[Python-3000] More PEP 3101 changes incoming

Ron Adam rrr at ronadam.com
Mon Aug 6 06:47:36 CEST 2007



Greg Ewing wrote:
> Ron Adam wrote:
>>      return value.__format__(format_spec, abstract)
> 
> Why would the __format__ method need to be passed an
> 'abstract' flag? It can tell from the format_spec if
> it needs to know.

I may have been thinking too far ahead on this one.  I first wrote that 
without the abstract flag, but then changed it because it seemed there was 
an ambiguous situations that I thought this would clear up.

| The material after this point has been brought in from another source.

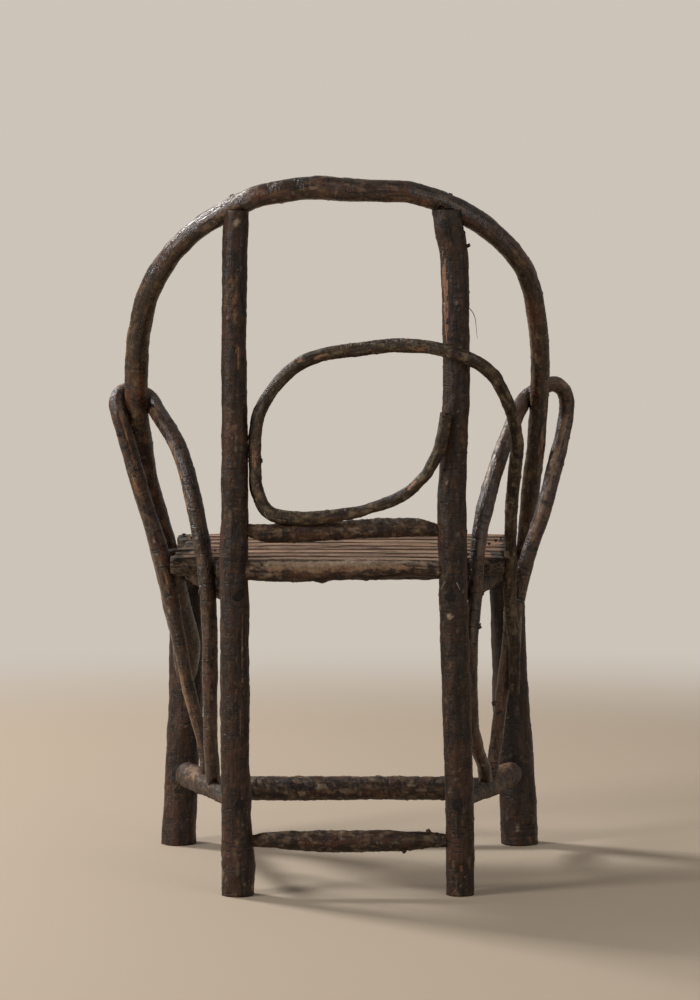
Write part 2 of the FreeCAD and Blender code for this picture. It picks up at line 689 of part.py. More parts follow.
def nail(group, head_seat, direction, length, through):
    """A nail whose head sits at head_seat; its shank cuts its own hole in each piece."""
    direction = unit(direction)
    base = head_seat - direction * nail_head_lift
    shank = skin([square(base, direction, nail_shank),
                  square(base + direction * length, direction,
                         nail_shank * nail_tip_share)])
    head = skin([square(base, direction, nail_head),
                 square(base - direction * nail_head_thickness, direction,
                        nail_head * nail_crown_share)])
    nails[group].append(shank.fuse(head))
    for name in through:
        cut_from(name, shank)


def nail_limb(group, run, spot, carrier_spot, bite, through):
    """A nail through a limb at a spot on its middle, square to it, towards its carrier."""
    points, radii = run
    nearest = min(range(1, len(points) - 1), key=lambda index: (points[index] - spot).Length)
    along = unit(points[nearest + 1] - points[nearest - 1])
    direction = carrier_spot - spot
    direction = unit(direction - along * direction.dot(along))
    seat = radii[nearest] * head_seat_share
    length = seat + radii[nearest] + rub_gap + bite
    nail(group, spot - direction * seat, direction, length, through)


for number, slat in enumerate(slats, 1):
    for rail, rail_name, leg, leg_name in (
        (side_rail_left, "seat_rail_left", left_leg, "front_leg_left"),
        (side_rail_right, "seat_rail_right", right_leg, "front_leg_right"),
    ):
        points, radii = limb_of(rail)
        leg_head = leg["points"][-1]
        carrier = rail_name
        place = slat["middle"]
        if place < leg_head.y:
            carrier = leg_name
            shift = leg_nail_shift_share * leg["radii"][-1]
            outward = math.copysign(shift, leg_head.x)
            place = leg_head.y - shift
            across = leg_head.x + outward
        else:
            rail_start = min(points[1].y, place + slat_width / 4)
            rail_end = max(points[-2].y, place - slat_width / 4)
            place = min(max(place, rail_start), rail_end)
            across = spot_on(points, radii, 1, place)[0].x
        seat = Vector(across, place, slat_top)
        nail("nails_seat", seat, Vector(0, 0, -1), slat_thickness + slat_nail_bite,
             (f"seat_slat_{number}", carrier))

for post, post_name in ((left_post, "rear_post_left"), (right_post, "rear_post_right")):
    top = post["points"][-1]
    spot = spot_on(*hoop_run, 0, top.x)[0]
    nail_limb("nails_hoop", hoop_run, spot, post["points"][-2], hoop_nail_bite,
              ("back_hoop", post_name))
hoop_nail_height = hoop_foot_height + hoop_diameter
for first, leg_name in ((0, "front_leg_left"), (crown_index, "front_leg_right")):
    spot = spot_on(*hoop_run, 2, hoop_nail_height, first)[0]
    nail_limb("nails_hoop", hoop_run, spot, spot - hoop_rear_normal, hoop_nail_bite,
              ("back_hoop", leg_name))

for run, touch, carrier_run, names in (
    (arm_left_run, left_rail_touch, limb_of(side_rail_left),
     ("arm_loop_left", "seat_rail_left")),
    (arm_left_run, left_front_touch, hoop_run, ("arm_loop_left", "back_hoop")),
    (arm_left_run, left_rear_touch, hoop_run, ("arm_loop_left", "back_hoop")),
    (arm_right_run, right_rail_touch, limb_of(side_rail_right),
     ("arm_loop_right", "seat_rail_right")),
    (arm_right_run, right_front_touch, hoop_run, ("arm_loop_right", "back_hoop")),
):
    carrier_spot = nearest_on(carrier_run, touch)
    nail_limb("nails_arms", run, touch, carrier_spot, arm_nail_bite, names)

for touch, carrier_run, names in (
    (loop_start_touch, limb_of(right_post), ("back_loop", "rear_post_right")),
    (loop_cross_touch, limb_of(right_post), ("back_loop", "rear_post_right")),
    (loop_left_touch, limb_of(left_post), ("back_loop", "rear_post_left")),
    (loop_rail_touch, back_rail_run, ("back_loop", "back_rail_lower")),
    (loop_tail_touch, arm_right_run, ("back_loop", "arm_loop_right")),
):
    carrier_spot = nearest_on(carrier_run, touch)
    nail_limb("nails_loop", back_loop_run, touch, carrier_spot, loop_nail_bite, names)

# The origin is the middle of the chair's outer box on the floor
for group, group_nails in nails.items():
    pieces[group] = Part.makeCompound(group_nails)
box = FreeCAD.BoundBox()
for shape in pieces.values():
    box.add(shape.BoundBox)
shift = Vector(-box.Center.x, -box.Center.y, -box.ZMin)
os.makedirs("parts", exist_ok=True)
for name, shape in pieces.items():
    shape.translate(shift)
    if len(shape.Solids) == 1:
        shape = shape.Solids[0]
    shape.exportStep(f"parts/{name}.step")
print("size", round(box.XLength, 1), round(box.YLength, 1), round(box.ZLength, 1), "shift", shift)
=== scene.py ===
import math

import bpy
import numpy as np
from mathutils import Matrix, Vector


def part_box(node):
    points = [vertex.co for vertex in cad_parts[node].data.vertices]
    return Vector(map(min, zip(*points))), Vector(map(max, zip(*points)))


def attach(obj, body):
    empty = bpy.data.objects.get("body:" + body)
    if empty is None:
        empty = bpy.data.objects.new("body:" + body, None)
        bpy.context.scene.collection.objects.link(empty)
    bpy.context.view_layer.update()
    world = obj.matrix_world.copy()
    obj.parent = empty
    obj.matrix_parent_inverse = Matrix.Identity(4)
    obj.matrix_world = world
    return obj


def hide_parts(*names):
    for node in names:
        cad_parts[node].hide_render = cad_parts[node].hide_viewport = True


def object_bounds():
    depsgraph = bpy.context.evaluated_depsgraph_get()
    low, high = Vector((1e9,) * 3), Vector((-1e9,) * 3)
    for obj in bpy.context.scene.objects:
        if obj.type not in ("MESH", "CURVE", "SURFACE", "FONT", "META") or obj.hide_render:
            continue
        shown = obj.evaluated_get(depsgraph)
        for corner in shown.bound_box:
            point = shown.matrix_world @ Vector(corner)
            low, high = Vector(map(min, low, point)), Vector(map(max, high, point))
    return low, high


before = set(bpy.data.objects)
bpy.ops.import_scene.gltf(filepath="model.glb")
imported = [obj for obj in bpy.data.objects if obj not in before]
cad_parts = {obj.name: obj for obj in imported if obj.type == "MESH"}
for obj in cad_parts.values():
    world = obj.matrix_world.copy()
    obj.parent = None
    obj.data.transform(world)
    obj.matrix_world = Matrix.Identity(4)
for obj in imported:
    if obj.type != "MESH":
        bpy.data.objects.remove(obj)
cadLow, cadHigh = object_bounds()
mm = 0.001

# Twig chair seen from behind: bark-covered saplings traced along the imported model's
# limbs, with a split-sapling seat. +X is the sitter's left, which is the picture's left.


# Camera

cameraLook = {
    "place": (-9.25, 4546.8, 828.0),  # mm, a little above the back loop
    "pitch": -4.24,                   # degrees, so that the floor in front still shows
    "focalPixels": 3466.0,            # focal length over one pixel of the 700 x 1000 image
    "imageSize": (700, 1000),
    "sensor": 36.0,                   # mm along the long side
}


def makeCamera(look):
    data = bpy.data.cameras.new("camera")
    data.sensor_width = look["sensor"]
    data.lens = look["focalPixels"] * look["sensor"] / look["imageSize"][1]
    data.clip_end = 60
    cam = bpy.data.objects.new("camera", data)
    cam.location = Vector(look["place"]) * mm
    pitch = math.radians(look["pitch"])
    towards = Vector((0, -math.cos(pitch), math.sin(pitch)))
    cam.rotation_euler = towards.to_track_quat("-Z", "Y").to_euler()
    bpy.context.scene.collection.objects.link(cam)
    bpy.context.scene.camera = cam


makeCamera(cameraLook)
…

I think i was thinking of a way to offer a generic way to tell a __format__ 
method weather or not to raise an exception or fall back to str or repr.


lets say a string __format__ method looks like the following...

    def __format__(self, specifier, abstract=False):
       if not specifier or specifier[0] == 's' or abstract:
           return self
       raise(ValueError, invalid type for format specifier.)

It would be more complex than this in most cases, but it doesn't need to 
know about any other specifier types to work.  Of course string types don't 
need to fall back, but that doens't mean it is away s desirable for them to 
succeed.


For example if we have...

     '{0:k10}'.format('python')

Should it even try to succeed, or should it complain immediately?

If the string __format__ method got 'k10' as a format specifier, it has no 
idea what the 'k10' is suppose to mean, it needs to make a choice to either 
fall back to str(), or raise an exception that could be caught and handled.

So,

Is it useful to sometimes be strict an at other times forgive and fall back?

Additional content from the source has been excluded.